May 18, 2013

Change in Seasons, Part 2

There's a difference between what things were like between college and getting the job (we'll call it winter, for the sake of the season metaphor) and now.  It's something I want to look at.

During winter, my situation was always difficult in some way (that is a relative term).  At home I lived twenty minutes from town and half an hour from work; my hours were different from my Dad's so we weren't home at the same time too often.  I did have my old friends while there, though; that helped.

Then I moved to Staunton; because it was such a big change, I thought winter would be over.  I was wrong; working long hours in a town where you only know the family you live is tough.  Big change, but not much change.  The church I attended for several months was wonderful, but was shorter on peers than my hometown church had been.

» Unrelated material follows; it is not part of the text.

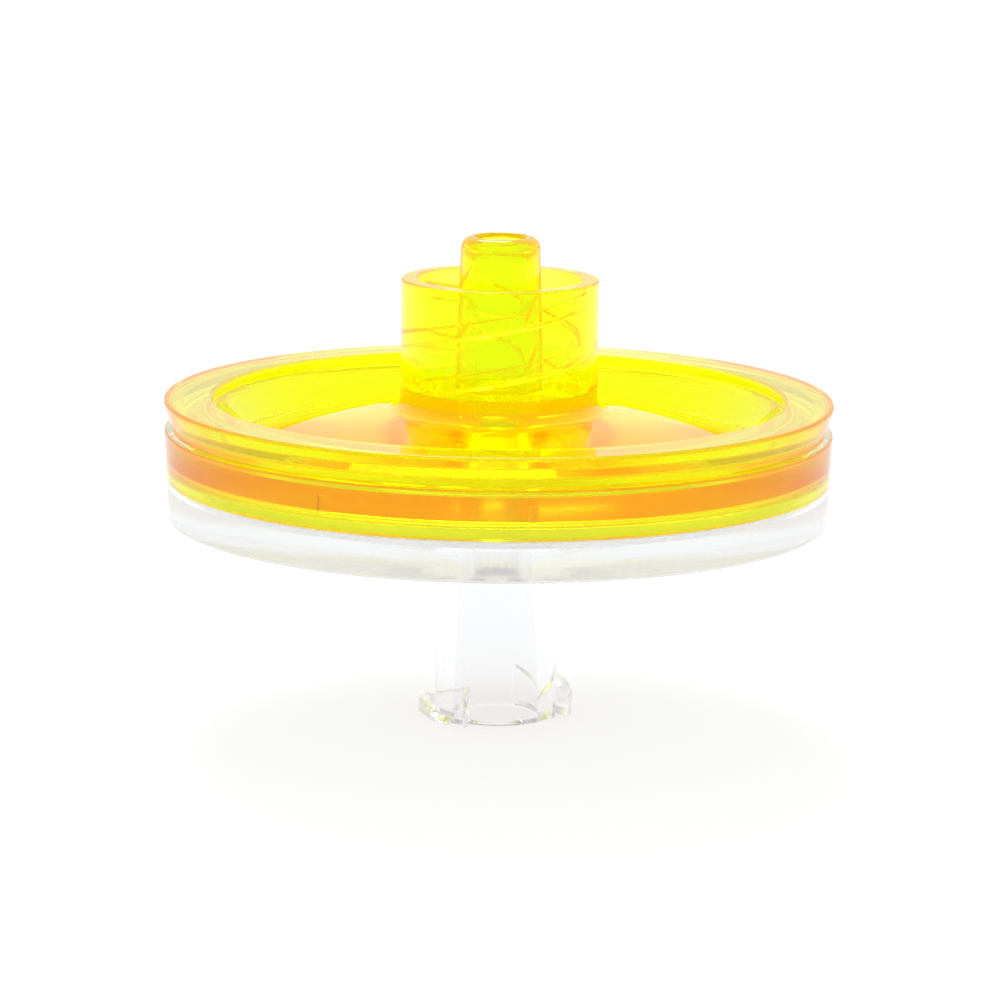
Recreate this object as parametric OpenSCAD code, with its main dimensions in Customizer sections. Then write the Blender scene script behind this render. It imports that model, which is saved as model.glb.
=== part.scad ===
// In-line syringe filter. A tinted upper housing with a male Luer lock is welded into a
// clear lower housing with a female Luer port, and a filter membrane is clamped between them.
// Millimetres, +Z up. The origin is on the axis, at the end face of the female port.

/* [Luer cones] */
// Taper of both cones: growth in diameter for each millimetre of length
luer_taper = 0.06; // [0.05:0.005:0.07]
// Rise of the lock's thread in one turn, which the lugs of the port follow
lock_lead = 5.08; // [4:0.02:6]

/* [Male Luer lock] */
// Outside diameter of the male cone at its free end
tip_d = 3.96; // [3.9:0.01:4.1]
// Length of the male cone above the floor of the lock collar
tip_len = 7.6; // [6:0.1:9]
// Diameter of the flow passage through the male cone
tip_bore_d = 2.6; // [1.6:0.1:2.8]
// Rounding of the male cone's end edge
tip_edge_r = 0.55; // [0.1:0.05:0.6]
// Outside diameter of the lock collar
collar_d = 9.9; // [9.4:0.1:12]
// Inside diameter of the lock collar
collar_bore_d = 8.2; // [8:0.05:8.6]
// Depth of the lock collar's inside
collar_depth = 5.5; // [4:0.1:6]
// Fillet where the collar grows out of the dome
collar_root_r = 0.75; // [0.2:0.05:1.2]
// Height of the lock's inner floor above the top of the rim
collar_floor_rise = 0.5; // [0.2:0.1:2]

/* [Upper housing] */
// How far the rim stands out past the cup's top edge, before either edge is rounded
rim_overhang = 0.08; // [0:0.02:1]
// Width of the rim's flat top
rim_flat_w = 2.5; // [1.5:0.1:4]
// Height of the lip under the rim
lip_h = 1.03; // [0.6:0.01:2]
// How far the lip leans in at its lower edge
lip_lean = 0.3; // [0:0.05:0.4]
// Height of the groove between the lip and the lower housing
groove_h = 0.52; // [0.3:0.02:1.2]
// Depth of the groove behind the lip's lower edge
groove_depth = 0.15; // [0.05:0.05:0.3]
// Depth of the dish below the rim, at the foot of its wall
dish_depth = 2.3; // [1.5:0.1:2.6]
// How far the dish wall leans in between the ledge and its foot
dish_lean = 0.9; // [0.2:0.1:2]
// Depth of the narrow ledge below the rim
ledge_depth = 0.6; // [0.3:0.1:1.2]
// Width of the narrow ledge
ledge_w = 0.15; // [0.05:0.05:0.4]
// Radius of the domed floor of the dish
dome_r = 46; // [35:1:90]
// Height of the flow chamber between the membrane and the upper housing
chamber_h = 0.8; // [0.4:0.1:1]
// Width of the ring that clamps the edge of the membrane
clamp_w = 0.95; // [0.5:0.05:2]

/* [Membrane] */
// Thickness of the membrane
membrane_t = 0.15; // [0.1:0.05:0.4]
// Margin between the edge of the membrane and the wall around it
membrane_margin = 0.3; // [0.1:0.1:0.6]

/* [Lower housing] */
// Outside diameter of the cup at its top edge
cup_d = 33.5; // [30:0.1:40]
// Reduction of the cup's outside radius from its top edge to its bottom
cup_draft = 0.18; // [0:0.01:0.4]
// Wall of the cup around the upper housing
cup_wall = 0.92; // [0.6:0.02:1.6]
// Height of the cup's rim above the floor that carries the membrane
cup_depth = 2.7; // [2:0.1:5]
// Thickness of the cup's floor, to the tops of its ribs
floor_t = 1.79; // [1.2:0.01:3]
// Rounding of the cup's bottom edge
cup_edge_r = 0.15; // [0.1:0.05:0.8]
// Gap all round between the cup's wall and the upper housing, which the weld fills
weld_gap = 0.03; // [0.01:0.01:0.1]

/* [Female Luer port] */
// Length of the port below the cup
port_len = 10.26; // [8:0.01:14]
// Outside diameter of the port at its end
port_d = 6.16; // [5.8:0.02:6.7]
// Growth of the port's outside diameter from its end to the cup
port_draft = 0.12; // [0:0.02:0.3]
// Diameter of the socket at its mouth
socket_d = 4.28; // [4.25:0.01:4.31]
// Length of the tapered socket
socket_len = 8.5; // [7:0.1:9]
// Diameter of the flow passage from the socket up through the cup's floor
passage_d = 2.3; // [1.6:0.1:3]
// Width across the two lugs
lug_d = 7.83; // [7.2:0.01:7.83]
// Height of a lug at the middle of its length
lug_h = 1.42; // [1:0.02:1.6]
// Angle that each lug covers
lug_span = 85; // [40:5:100]
// Angle from +X to the middle of the first lug
lug_angle = 22.5; // [0:2.5:180]

/* [Membrane supports] */
// Number of radial ribs on the cup's floor
rib_count = 16; // [8:1:24]
// Width of each rib
rib_w = 0.5; // [0.3:0.05:0.7]
// Height of the ribs, which is the depth of the flow chamber under the membrane
rib_h = 0.3; // [0.2:0.05:0.6]
// Distance from the axis to the inner ends of the ribs
rib_start_r = 2.5; // [2.2:0.1:5]
// Gap between the ribs' outer ends and the wall of the flow chamber
rib_end_gap = 0.65; // [0.2:0.05:2]

/* [Weld vents] */
// Angles from +X of the vent notches in the upper housing's weld wall
vent_angles = [239, 276]; // [0:1:360]
// Width of a vent notch
vent_w = 0.45; // [0.2:0.05:0.8]
// Depth of a vent notch
vent_depth = 0.3; // [0.1:0.05:0.5]

/* [Hidden] */
$fn = 128;

// Flat left at the end of the male cone, between its rounded edges
tip_flat_w = 0.01;
// Small moulded edge radii
fine_edge_r = 0.12;
rim_outer_edge_r = 0.15;
rim_inner_edge_r = 0.2;
port_root_r = 0.7;
socket_chamfer = 0.15;
lug_chamfer = 0.2;
// Number of straight steps in a rounded corner, and in the domed floor
corner_steps = 5;
dome_steps = 12;
// Height of a vent notch, as a share of the weld wall above the flow chamber
vent_share = 0.5;
// How far a cutting shape runs past the face it cuts, and a joined one into its neighbour
over = 0.5;

// Heights of the stack, from the port's end face up
cup_bottom_z = port_len;
land_z = cup_bottom_z + floor_t;
floor_z = land_z - rib_h;
cup_rim_z = land_z + cup_depth;
clamp_z = land_z + membrane_t;
ceiling_z = clamp_z + chamber_h;
lip_z = cup_rim_z + groove_h;
rim_z = lip_z + lip_h;
dish_z = rim_z - dish_depth;
collar_floor_z = rim_z + collar_floor_rise;
collar_top_z = collar_floor_z + collar_depth;
tip_z = collar_floor_z + tip_len;

// Radii
rim_r = cup_d / 2 + rim_overhang;
cup_bore_r = cup_d / 2 - cup_wall;
weld_r = cup_bore_r - weld_gap;
chamber_r = weld_r - clamp_w;
lip_r = rim_r - lip_lean;
groove_r = lip_r - groove_depth;
rim_in_r = rim_r - rim_flat_w;
ledge_r = rim_in_r - ledge_w;
dish_r = ledge_r - dish_lean;
port_r = port_d / 2;
port_root_outer_r = port_r + port_draft / 2;
socket_end_r = (socket_d - luer_taper * socket_len) / 2;
tip_bore_r = tip_bore_d / 2;
tip_round_r = min(tip_edge_r, tip_d / 2 - tip_bore_r - fine_edge_r - tip_flat_w);
tip_root_r = (tip_d + luer_taper * tip_len) / 2;
collar_r = collar_d / 2;
membrane_r = weld_r - membrane_margin;

// Height of the domed floor of the dish at a distance r from the axis
function dome_z(r) = dish_z + sqrt(dome_r ^ 2 - r ^ 2) - sqrt(dome_r ^ 2 - dish_r ^ 2);
// Points along the dome, from the foot of the dish wall in to the fillet at the collar
dome_points = [
    for (i = [0 : dome_steps])
        let (r = dish_r + (collar_r + 2 * collar_root_r - dish_r) * i / dome_steps)
        [r, dome_z(r), 0]
];

function unit(v) = v / norm(v);

// The points that replace corner b, between a and c, with an arc of radius r
function corner_arc(a, b, c, r) =
    let (
        u = unit(a - b),
        v = unit(c - b),
        half = acos(u * v) / 2,
        back = r / tan(half),
        centre = b + unit(u + v) * r / sin(half),
        start = b + u * back - centre,
        end = b + v * back - centre,
        turn = atan2(start.x * end.y - start.y * end.x, start * end)
    )
    [for (i = [0 : corner_steps])
        let (t = turn * i / corner_steps)
        centre + [start.x * cos(t) - start.y * sin(t), start.x * sin(t) + start.y * cos(t)]];

// A closed outline from [radius, height, corner radius] entries
function rounded(p) =
    let (n = len(p))
    [for (i = [0 : n - 1])
        let (
            a = p[(i + n - 1) % n],
            b = p[i],
            c = p[(i + 1) % n],
            arc = b[2] > 0
                ? corner_arc([a.x, a.y], [b.x, b.y], [c.x, c.y], b[2])
                : [[b.x, b.y]]
        )
        each arc];

module turned(outline) {
    rotate_extrude() polygon(rounded(outline));
}

// Radial ribs that carry the membrane, level with the land that clamps its edge
module support_ribs() {
    rib_end_r = chamber_r - rib_end_gap;
    for (i = [0 : rib_count - 1])
        rotate([0, 0, (i + 0.5) * 360 / rib_count])
            translate([rib_start_r, -rib_w / 2, floor_z - over])
                cube([rib_end_r - rib_start_r, rib_w, rib_h + over]);
}

// One lug of the female port: a sector whose upper face slopes with the thread it engages
module lug() {
    slope = atan(lock_lead / (PI * (port_d + lug_d) / 2));
    root_r = port_r - over;
    block = 2 * lug_d;
    intersection() {
        rotate([0, 0, -lug_span / 2])
            rotate_extrude(angle = lug_span)
                polygon([
                    [root_r, 0],
                    [lug_d / 2 - lug_chamfer, 0],
                    [lug_d / 2, lug_chamfer],
                    [lug_d / 2, 2 * lug_h],
                    [root_r, 2 * lug_h]
                ]);
        translate([0, 0, lug_h])
            rotate([slope, 0, 0])
                translate([0, -block / 2, -block]) cube(block);
    }
}

module lower_housing() {
    color([0.93, 0.95, 0.96, 0.45])
    union() {
        turned([
            [socket_d / 2, socket_chamfer, 0],
            [socket_d / 2 + socket_chamfer, 0, 0],
            [port_r, 0, fine_edge_r],
            [port_root_outer_r, cup_bottom_z, port_root_r],
            [cup_d / 2 - cup_draft, cup_bottom_z, cup_edge_r],
            [cup_d / 2, cup_rim_z, fine_edge_r],
            [cup_bore_r, cup_rim_z, 0],
            [cup_bore_r, land_z, 0],
            [chamber_r, land_z, 0],
            [chamber_r, floor_z, 0],
            [passage_d / 2, floor_z, 0],
            [passage_d / 2, socket_len, 0],
            [socket_end_r, socket_len, 0]
        ]);
        support_ribs();
        for (side = [0, 180])
            rotate([0, 0, lug_angle + side]) lug();
    }
}

module membrane() {
    color([0.97, 0.97, 0.95])
    translate([0, 0, land_z]) cylinder(r = membrane_r, h = membrane_t);
}

// Notch in the weld wall that lets air out while the housings are joined
module vent(angle) {
    rotate([0, 0, angle])
        translate([weld_r - vent_depth, -vent_w / 2, ceiling_z])
            cube([vent_depth + over, vent_w, (cup_rim_z - ceiling_z) * vent_share]);
}

module upper_housing() {
    color([0.98, 0.85, 0.05, 0.8])
    difference() {
        turned(concat(
            [
                [tip_bore_r, ceiling_z, 0],
                [chamber_r, ceiling_z, 0],
                [chamber_r, clamp_z, 0],
                [weld_r, clamp_z, 0],
                [weld_r, cup_rim_z, 0],
                [groove_r, cup_rim_z, 0],
                [groove_r, lip_z, 0],
                [lip_r, lip_z, fine_edge_r],
                [rim_r, rim_z, rim_outer_edge_r],
                [rim_in_r, rim_z, rim_inner_edge_r],
                [rim_in_r, rim_z - ledge_depth, 0],
                [ledge_r, rim_z - ledge_depth, 0]
            ],
            dome_points,
            [
                [collar_r, dome_z(collar_r), collar_root_r],
                [collar_r, collar_top_z, fine_edge_r],
                [collar_bore_d / 2, collar_top_z, fine_edge_r],
                [collar_bore_d / 2, collar_floor_z, 0],
                [tip_root_r, collar_floor_z, 0],
                [tip_d / 2, tip_z, tip_round_r],
                [tip_bore_r, tip_z, fine_edge_r]
            ]
        ));
        for (angle = vent_angles)
            vent(angle);
    }
}

lower_housing();
membrane();
upper_housing();
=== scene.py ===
import math

import bmesh
import bpy
from mathutils import Euler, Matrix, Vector


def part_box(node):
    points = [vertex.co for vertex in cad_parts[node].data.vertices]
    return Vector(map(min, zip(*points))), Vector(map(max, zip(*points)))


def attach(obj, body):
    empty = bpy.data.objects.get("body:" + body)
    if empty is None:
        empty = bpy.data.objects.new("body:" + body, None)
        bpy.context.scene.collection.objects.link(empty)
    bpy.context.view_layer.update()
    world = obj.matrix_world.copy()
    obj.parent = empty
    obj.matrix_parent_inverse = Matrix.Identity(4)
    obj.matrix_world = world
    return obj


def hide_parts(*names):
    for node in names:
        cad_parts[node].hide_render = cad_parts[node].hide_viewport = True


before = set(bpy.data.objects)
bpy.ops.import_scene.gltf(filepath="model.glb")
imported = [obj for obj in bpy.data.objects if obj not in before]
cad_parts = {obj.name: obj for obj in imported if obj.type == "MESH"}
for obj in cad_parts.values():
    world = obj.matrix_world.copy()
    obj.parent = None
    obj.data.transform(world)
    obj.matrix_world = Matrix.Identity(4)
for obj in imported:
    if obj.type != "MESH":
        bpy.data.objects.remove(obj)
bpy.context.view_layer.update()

MM = 0.001
# Points that agree to this many digits of a millimetre are one
DIGITS = 4


def height(corner):
    """Height of a CAD corner, in millimetres."""
    return round(corner.z / MM, DIGITS)


# Sizes along the axis
BASE_T = 1.79
CHAMBER_H = 0.8
GROOVE_H = 0.52
LIP_H = 1.03
DISH_DEPTH = 2.3
COLLAR_FLOOR_RISE = 0.5
COLLAR_DEPTH = 5.5

# Heights of the stack
PORT_END_Z = height(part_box("lower_housing")[0])
CUP_RIM_Z = height(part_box("lower_housing")[1])
LAND_Z, CLAMP_Z = (height(corner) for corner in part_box("membrane"))
TIP_Z = height(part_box("upper_housing")[1])
CUP_BOTTOM_Z = LAND_Z - BASE_T
CEILING_Z = CLAMP_Z + CHAMBER_H
LIP_Z = CUP_RIM_Z + GROOVE_H
RIM_Z = LIP_Z + LIP_H
DISH_Z = RIM_Z - DISH_DEPTH
COLLAR_FLOOR_Z = RIM_Z + COLLAR_FLOOR_RISE
COLLAR_TOP_Z = COLLAR_FLOOR_Z + COLLAR_DEPTH

# Lower housing, with the female port, its socket and its lugs
CUP_R = 16.75
CUP_DRAFT = 0.18
CUP_BORE_R = 15.83
PORT_R = 3.08
PORT_DRAFT = 0.06
SOCKET_R = 2.14
SOCKET_END_R = 1.885
SOCKET_LEN = 8.5
PASSAGE_R = 1.15
SOCKET_CHAMFER = 0.15
LUG_R = 3.915
LUG_H = 1.42
LUG_SPAN = 85
LUG_ANGLE = 22.5
LUG_CHAMFER = 0.2

# Upper housing
WELD_R = 15.80
CHAMBER_R = 14.85
RIM_R = 16.83
LIP_R = 16.53
GROOVE_R = 16.38
RIM_IN_R = 14.33
LEDGE_R = 14.18
LEDGE_DEPTH = 0.6
DISH_R = 13.28
DOME_R = 46
COLLAR_R = 4.95
COLLAR_BORE_R = 4.1
COLLAR_ROOT_R = 0.75
TIP_R = 1.98
TIP_ROOT_R = 2.208
TIP_BORE_R = 1.3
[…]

That time was tough.  There were some good times to be had with people, but there was a lot of loneliness and frustration.  With my career, it was tough to believe I was really moving toward; once I was in Staunton, the long hours butted into everything else.  I was largely dedicated just to working just to get somewhere; it was draining.

Through it all God helped me keep my head above the water emotionally.  There were very dark days; plenty of emotional lows from feeling lonely (justifiably or not), and I lost one of my jobs right after signing a lease and spent all of January eating my savings and job hunting.  January was especially tough.  There were quite a few days I spent in a heap on the floor.  As much as I could, I stayed in the Word and in prayer every day.  I would not have lasted as long without being connected to God, as I was deprived of so much that gave me energy: pursuing things I love and being around people I know.  It was tough; it was different.  I read some, but not a lot.  I did not have the energy.  Perhaps I could have; no matter, now.

What I do know is that this new season will be different.  It already is, even though there's still snow on the ground in some places.  Perhaps a few snowmen will last a little longer than the icy ground around them.  The church I'm attending has some great people of all ages; now, I need to get to know them.  That will take time, like everything else.  I want to be involved at church too, in serving and in ministry.

So much to move forward in.

This is a retrospective and a guess at the future.  Things are good.






May 16, 2013

Change in Seasons, Part 1

Some changes.  Big ones this time.

I'm done waiting tables, done working nights, done working weekends (for now).

Just I was burning out working two jobs for 55+ hours a week over six days, I was offered a full-time position at the theater I've been working at.  Nine to five, Monday through Friday.  Oh, and a lunch break.

I used to think, as many feisty youngsters did, that a desk job would never be cool.  I never anticipated being really excited about a company's mission and being an important part of making that happen; being one of around 14 or so full time staff in the offices, it's impossible to feel useless.  Especially when the two departments you are assistant two only have you as the second employee in each.

As the weight of this change washed over me, I began to realize how much time I would have on my hands.  One Easter Sunday night soon after, God dropped something on me like a bag of bricks:

This new schedule isn't for me.

Not that I won't enjoy it; I am seeing out-of-town friends more often and doing some things I enjoy.  The best use of this new time, though, is the Kingdom of God.

Diving into Bible study more.

Blogging.

Reading.

Getting into Church more.

It was a heavy realization He put on me; a weighty message that I am His.

To clarify to people who haven't experienced this: it is not similar to being told to do your homework.  It is more similar to turning a corner and realizing you're home; more similar to looking up into the face of a much-missed loved one.  If you think I'm faking, let's hang out.  Ask me about it.  Watch how I react. Spend time with me.  I'm either legitimately mentally misaligned (or the best liar you know, for reasons unknown) or I'm headed down the right path.

So, I've completely given up video games.  I've given them up by degrees in the past, but now they're sworn off for good.  They connected with an addictive part of my brain that just wanted more.

I've switched back down to a dumb phone, for multiple reasons.

These adjustments saw immediate results.  I've been reading much more; praying more; working out more.  There's more momentum all around.

More of this to come.  I've got a book to read and a few drafts of posts to start.